Hillbillys 19, Rangers 11
The Hillbillys came from behind for a 19-11 win over Port McNeill in Sunday morning’s loser-out game. A five-run fourth inning lifted the Rangers to a 10-6 lead. Hyde Creek closed to 10-9 with a three-run bottom of the fourth, sparked by Ryan Rushton’s triple, and scored five runs in both the fifth and sixth innings. Joe Leblanc’s three run home run in the sixth put the finishing touches on the win and lifted the Hillbillys into the final.
Rob Kenny reached base in all five plate appearances and scored four runs for the Rangers.
Saturday
Cubs 10, Hillbillys 4
Lamothe’s grand slam home run provided the difference as the Cubs earned a berth in the finals with the win in the teams’ semifinal meeting. The bases-loaded blast capped a five-run inning that put the Cubs ahead 6-1. The teams played evenly the rest of the way, but the damage was done. Lamothe scored three times and Roger Yury went 2-for-3 with a two-RBI double. Mike Schofield, a former Cub seeing his first action in a year on a weekend visit from his new home in Kelowna, picked up the win on the mound with relief help from Taylor, and added a pair of hits at the plate.
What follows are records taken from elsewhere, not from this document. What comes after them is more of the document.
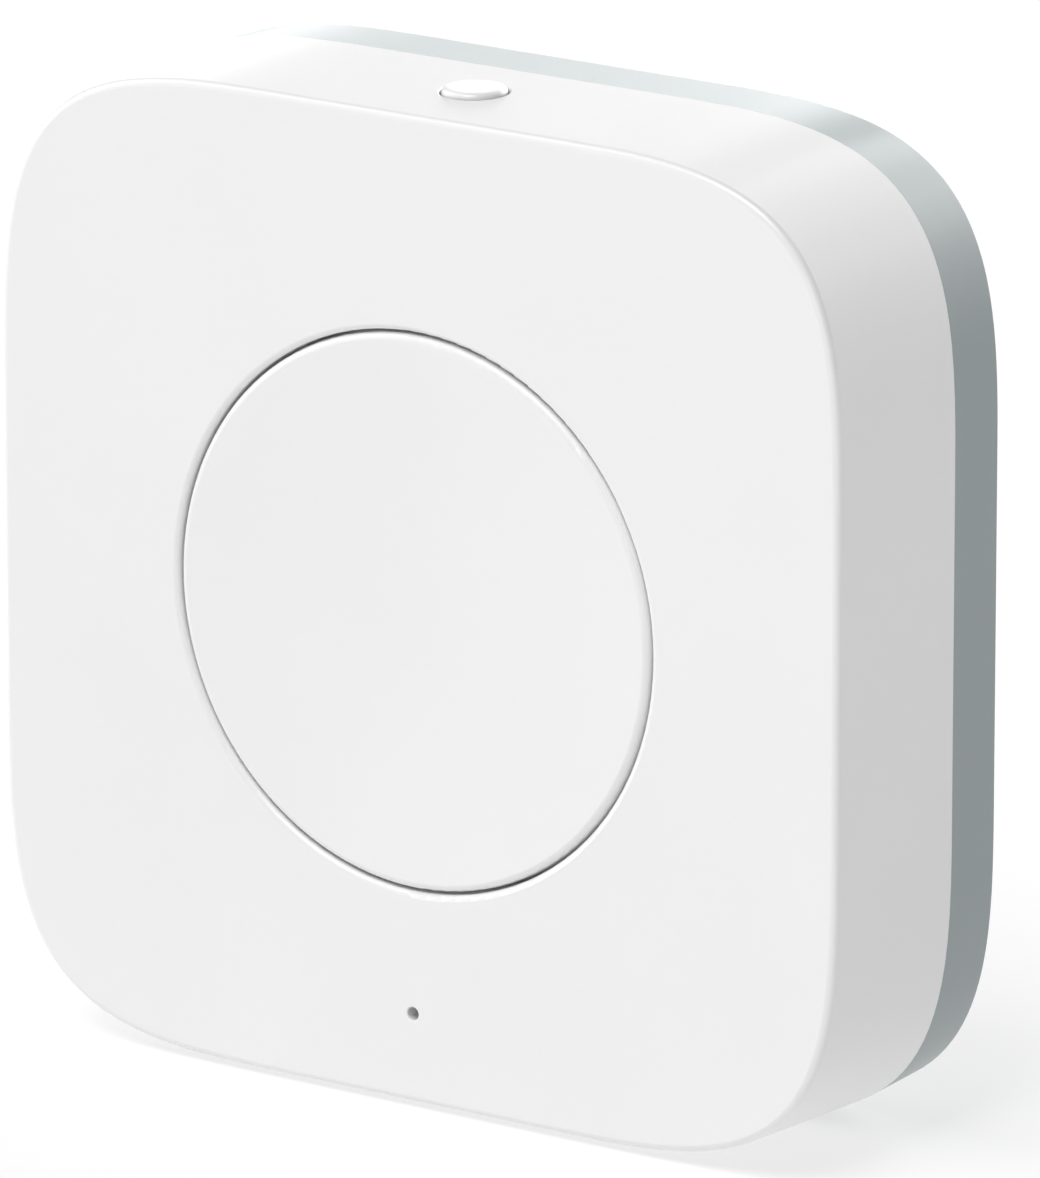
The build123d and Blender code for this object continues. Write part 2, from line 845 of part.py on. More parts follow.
def rear_cover():
    """Grey cover with a skirt, four spring arms, two posts, ribs, a pry notch and a pad recess."""
    cover = fillet(undermost(drafted(cover_width, 0, seam)), rear_round)
    skirt_top = seam + skirt_height
    cover += drafted(skirt_width, rear_wall, skirt_top)
    cover -= drafted(lambda z: skirt_width(z) - 2 * skirt_thickness, rear_wall, skirt_top + overrun)
    for turn, place in arm_sides:
        cover += Rot(0, 0, turn) * Pos(0, place, 0) * spring_arm()
    for x, y in pin_places:
        post = disc(post_foot_radius, rear_wall, board_back - touch_gap)
        relief = pin_radius + post_relief_gap
        post -= disc(relief, board_back - pin_stand - 2 * touch_gap, board_back + overrun)
        cover += Pos(x, y, 0) * post
    rib_top = cell_low - touch_gap
    cover += ring(cell_rib_radius, cell_rib_radius + cell_rib_thickness, rear_wall, rib_top)
    cross = centred(2 * cell_rib_radius, cell_rib_thickness, rear_wall, rib_top)
    cover += [cross, Rot(0, 0, 90) * cross]
    low_edge = cover_width(seam) / 2
    pry = disc(pry_radius, seam - pry_height, seam + skirt_height)
    cover -= Pos(0, pry_depth - low_edge - pry_radius, 0) * pry
    return cover - extrude(outline_pad(pad_width + 2 * pad_side_gap), pad_recess)


def spring_arm():
    """Arm that rises from the skirt, with a round nose that runs in the housing's channel."""
    outer = skirt_width(seam + arm_height) / 2
    arm = block(
        (outer - skirt_thickness, outer), (-arm_width / 2, arm_width / 2), (rear_wall, seam + arm_height)
    )
    channel_floor = cavity_width(arm_nose_height()) / 2 + channel_depth
    nose = Rot(90, 0, 0) * Cylinder(arm_nose_radius, arm_width)
    return arm + Pos(channel_floor - arm_nose_gap - arm_nose_radius, 0, arm_nose_height()) * nose


def outline_pad(width):
    """Rounded square of the foam pad, its flats shortened with its width."""
    return scale(outline(body_width), width / body_width)


def adhesive_pad():
    """Foam pad with adhesive on both sides, level with the cover's rear face."""
    return extrude(outline_pad(pad_width), pad_recess)


pieces = {
    "front_housing": front_housing(),
    "main_button": main_button(),
    "light_pipe": light_pipe(),
    "status_led": status_led(),
    "reset_button": reset_button(),
    "circuit_board": circuit_board(),
    "board_screws": board_screws(),
    "main_switch_base": main_switch_base(),
    "main_switch_cover": main_switch_cover(),
    "main_switch_dome": main_switch_dome(),
    "main_switch_plunger": main_switch_plunger(),
    "main_switch_leads": main_switch_leads(),
    "reset_switch_base": reset_switch_base(),
    "reset_switch_frame": reset_switch_frame(),
    "reset_switch_plunger": reset_switch_plunger(),
    "reset_switch_dome": reset_switch_dome(),
    "battery_can": cell_can(),
    "battery_cap": cell_cap(),
    "battery_gasket": cell_gasket(),
    "battery_filling": cell_filling(),
    "battery_cradle": battery_cradle(),
    "positive_contact": positive_contact(),
    "negative_contact": negative_contact(),
    "radio_shield": radio_shield(),
    "radio_chip": radio_chip(),
    "radio_crystal": radio_crystal(),
    "antenna_trace": antenna_trace(),
    "test_pads": test_pads(),
    "board_capacitors": board_parts(capacitor_place_shares, capacitor_height),
    "board_resistors": board_parts(resistor_place_shares, resistor_height),
    "rear_cover": rear_cover(),
    "adhesive_pad": adhesive_pad(),
}

os.makedirs("parts", exist_ok=True)
upright = Rot(90, 0, 0)
for name, piece in pieces.items():
    export_step(upright * piece, f"parts/{name}.step")
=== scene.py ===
"""Looks of the smart button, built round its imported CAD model.

Laid out as a Blender add-on and run as a script. Lengths are metres, in the CAD model's frame:
X right, Y into the wall, Z up. The button stands on its lower side on a white table.
"""

import json
import math

import bmesh
import bpy
from bpy.props import FloatProperty, FloatVectorProperty, PointerProperty
from mathutils import Matrix, Vector


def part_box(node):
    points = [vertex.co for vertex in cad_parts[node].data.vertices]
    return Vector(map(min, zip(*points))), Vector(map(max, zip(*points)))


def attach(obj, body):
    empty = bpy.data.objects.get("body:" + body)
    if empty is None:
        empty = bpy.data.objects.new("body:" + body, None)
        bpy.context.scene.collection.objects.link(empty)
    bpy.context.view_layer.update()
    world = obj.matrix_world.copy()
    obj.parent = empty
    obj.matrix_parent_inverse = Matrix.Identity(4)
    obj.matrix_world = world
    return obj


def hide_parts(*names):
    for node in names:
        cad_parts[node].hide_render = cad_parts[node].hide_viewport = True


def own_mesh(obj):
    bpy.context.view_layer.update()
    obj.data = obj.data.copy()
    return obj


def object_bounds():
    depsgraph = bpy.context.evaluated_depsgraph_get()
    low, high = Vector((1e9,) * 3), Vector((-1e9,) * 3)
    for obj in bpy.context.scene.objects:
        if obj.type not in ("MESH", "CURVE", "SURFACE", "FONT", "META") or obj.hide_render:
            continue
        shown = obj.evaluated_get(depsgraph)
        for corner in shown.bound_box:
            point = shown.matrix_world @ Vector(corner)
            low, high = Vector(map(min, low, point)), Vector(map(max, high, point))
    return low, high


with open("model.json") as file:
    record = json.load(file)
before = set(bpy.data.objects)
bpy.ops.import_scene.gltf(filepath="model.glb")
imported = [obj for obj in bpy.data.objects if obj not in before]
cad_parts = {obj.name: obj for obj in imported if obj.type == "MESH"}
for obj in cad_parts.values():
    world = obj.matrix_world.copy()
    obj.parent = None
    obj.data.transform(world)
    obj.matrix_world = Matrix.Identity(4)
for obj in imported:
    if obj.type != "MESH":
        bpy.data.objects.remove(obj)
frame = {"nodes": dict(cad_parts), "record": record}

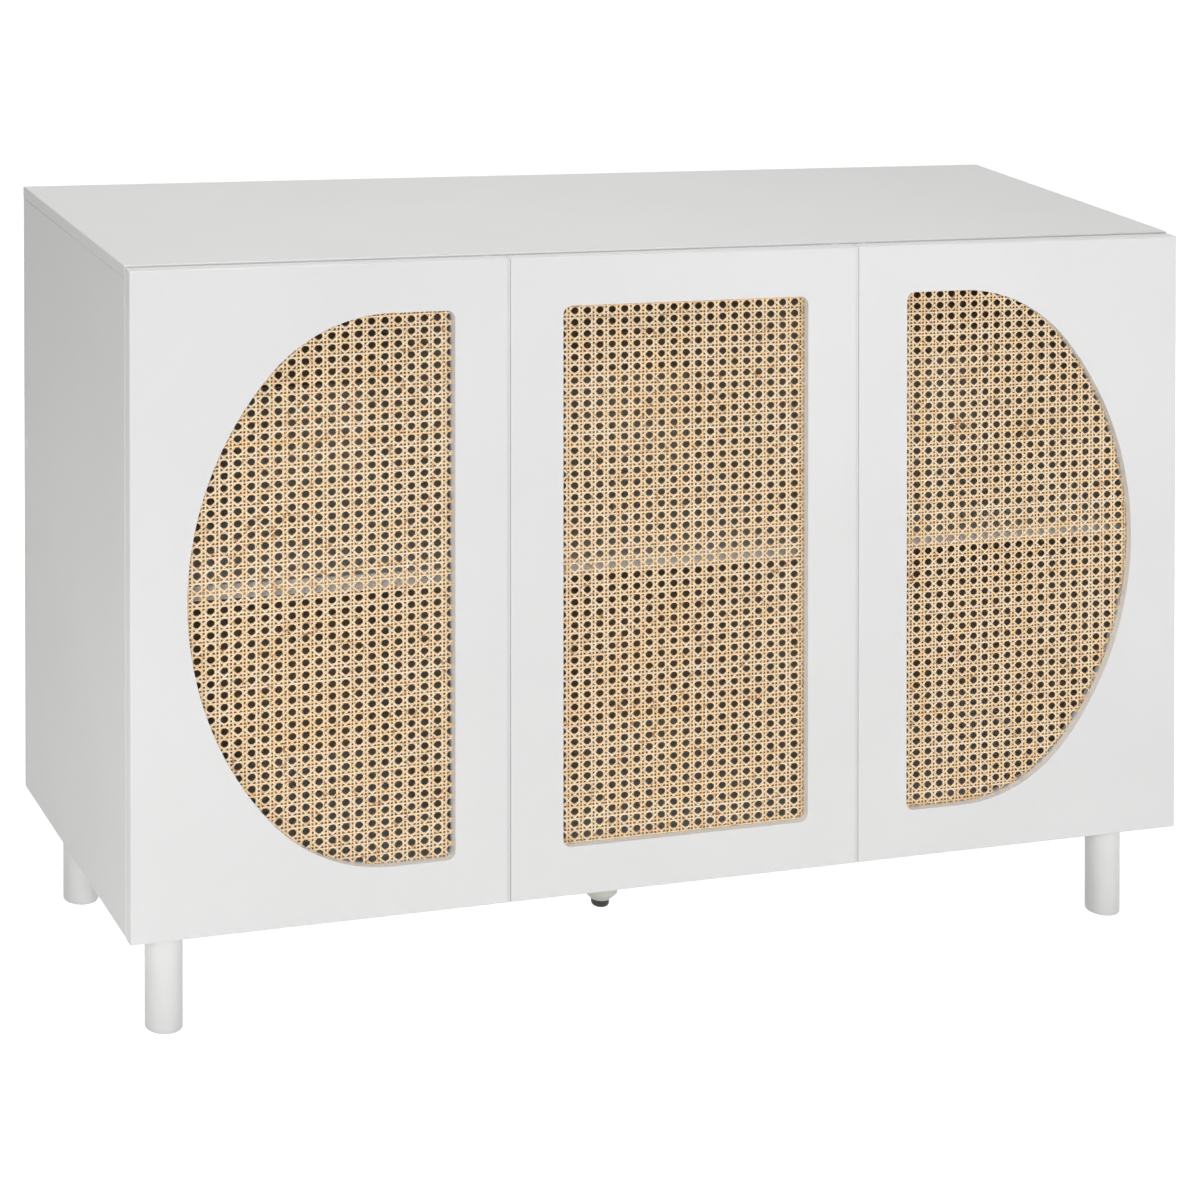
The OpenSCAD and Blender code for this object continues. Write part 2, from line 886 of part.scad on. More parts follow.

Taylor Galeazzi hit a solo homer for the Hillbillys in the first inning and West went 2-for-2 with a pair of walks and two runs scored.
Cubs 11, Rangers 3
In the second 7-on-6 game between the teams this season, Yury pitched a complete game and Tony Knighton homered and scored three runs in the tourney opener.
Ed James had an RBI single and Kenny added a run-scoring double as the Rangers stuck within 5-3 through four innings. But Knighton’s two-run homer sparked a five-run fifth inning for the Cubs and they pulled away.
Saturday, July 20
First round
Cubs 11, Rangers 3
Semifinal
Cubs 10, Hillbillys 4
Sunday, July 21
Loser-out
Hyde Creek 19, Port McNeill 11
Championship
Port Hardy 14, Hyde Creek 3
Cubs 500 342 0—14 10 1
Billys 100 001 1—3 5 8
Taylor and Lamothe; West and Rushton. W—Taylor (1-0). L—West (0-1). LOB—Cubs 10; Hillbillys 3. DP—Cubs 1. 2B—Cubs: Heslop, Taylor. HR—Cubs: Lamothe (2). SB—Cubs: Schofield, Yury; Hillbillys: R. Cessford, Galeazzi. HBP—By West (Lamothe, Schofield). Umpires—Plate, Baker; bases, Dumonceaux. T—2:16. A—27.